● **Written instruction**: Write each line out again exactly as written.

● **Recorded information**:
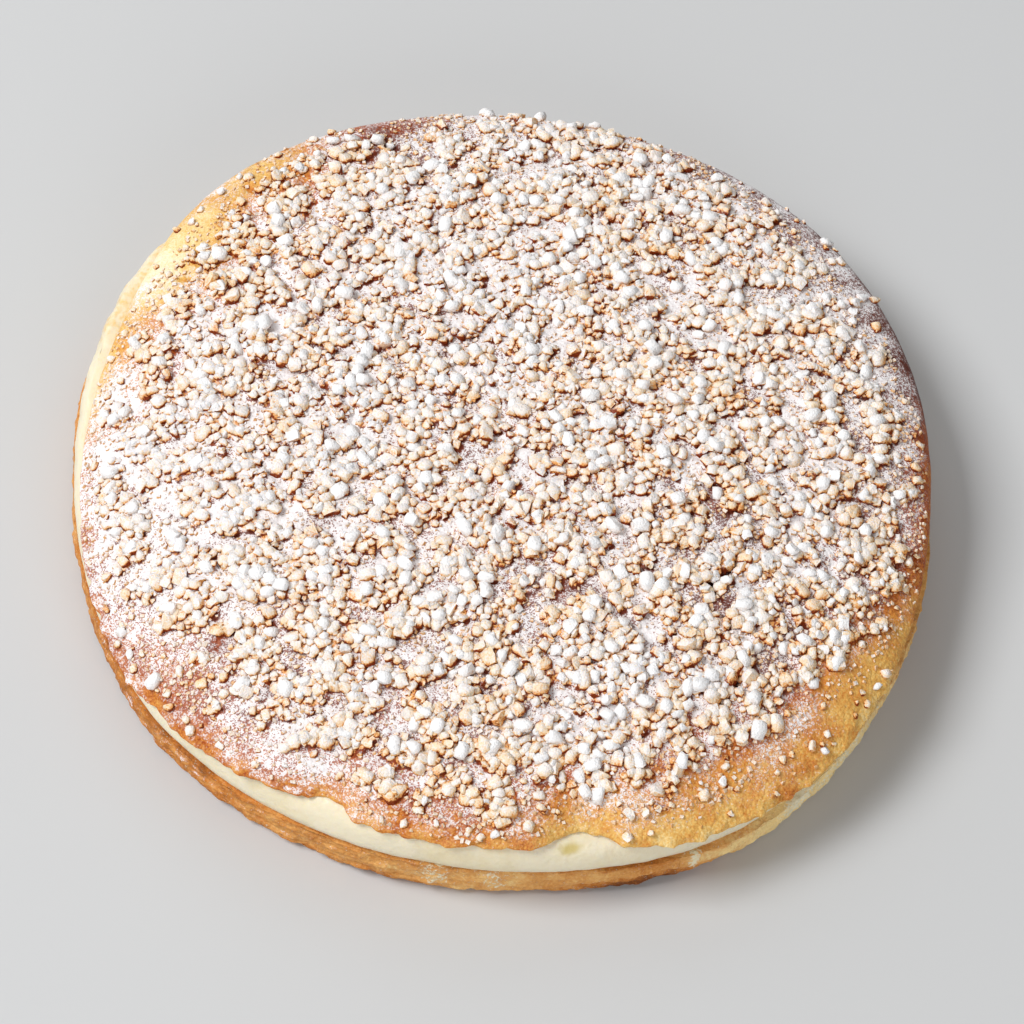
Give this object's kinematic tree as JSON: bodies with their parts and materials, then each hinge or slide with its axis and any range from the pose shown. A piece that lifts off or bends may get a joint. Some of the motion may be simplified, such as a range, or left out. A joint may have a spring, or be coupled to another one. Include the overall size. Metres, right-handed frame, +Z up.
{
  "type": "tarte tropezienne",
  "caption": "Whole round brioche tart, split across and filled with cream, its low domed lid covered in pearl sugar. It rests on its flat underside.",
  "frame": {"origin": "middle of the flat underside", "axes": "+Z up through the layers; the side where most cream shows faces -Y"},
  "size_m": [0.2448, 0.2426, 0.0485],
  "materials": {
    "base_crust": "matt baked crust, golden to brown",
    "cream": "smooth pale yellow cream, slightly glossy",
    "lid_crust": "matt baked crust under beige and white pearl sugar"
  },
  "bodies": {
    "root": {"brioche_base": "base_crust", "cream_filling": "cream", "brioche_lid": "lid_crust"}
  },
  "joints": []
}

● **Worked answer**:
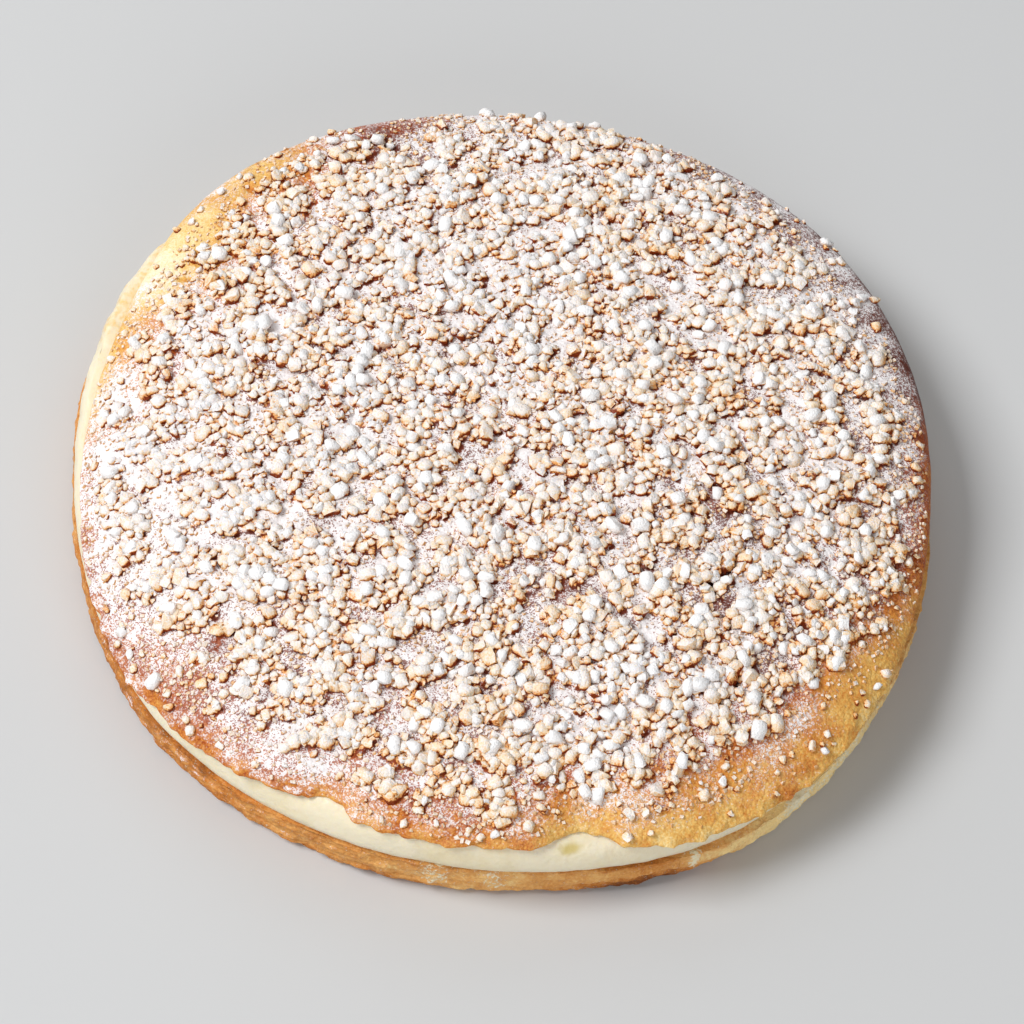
Give this object's kinematic tree as JSON: bodies with their parts and materials, then each hinge or slide with its axis and any range from the pose shown. A piece that lifts off or bends may get a joint. Some of the motion may be simplified, such as a range, or left out. A joint may have a spring, or be coupled to another one. Include the overall size. Metres, right-handed frame, +Z up.
{
  "type": "tarte tropezienne",
  "caption": "Whole round brioche tart, split across and filled with cream, its low domed lid covered in pearl sugar. It rests on its flat underside.",
  "frame": {"origin": "middle of the flat underside", "axes": "+Z up through the layers; the side where most cream shows faces -Y"},
  "size_m": [0.2448, 0.2426, 0.0485],
  "materials": {
    "base_crust": "matt baked crust, golden to brown",
    "cream": "smooth pale yellow cream, slightly glossy",
    "lid_crust": "matt baked crust under beige and white pearl sugar"
  },
  "bodies": {
    "root": {"brioche_base": "base_crust", "cream_filling": "cream", "brioche_lid": "lid_crust"}
  },
  "joints": []
}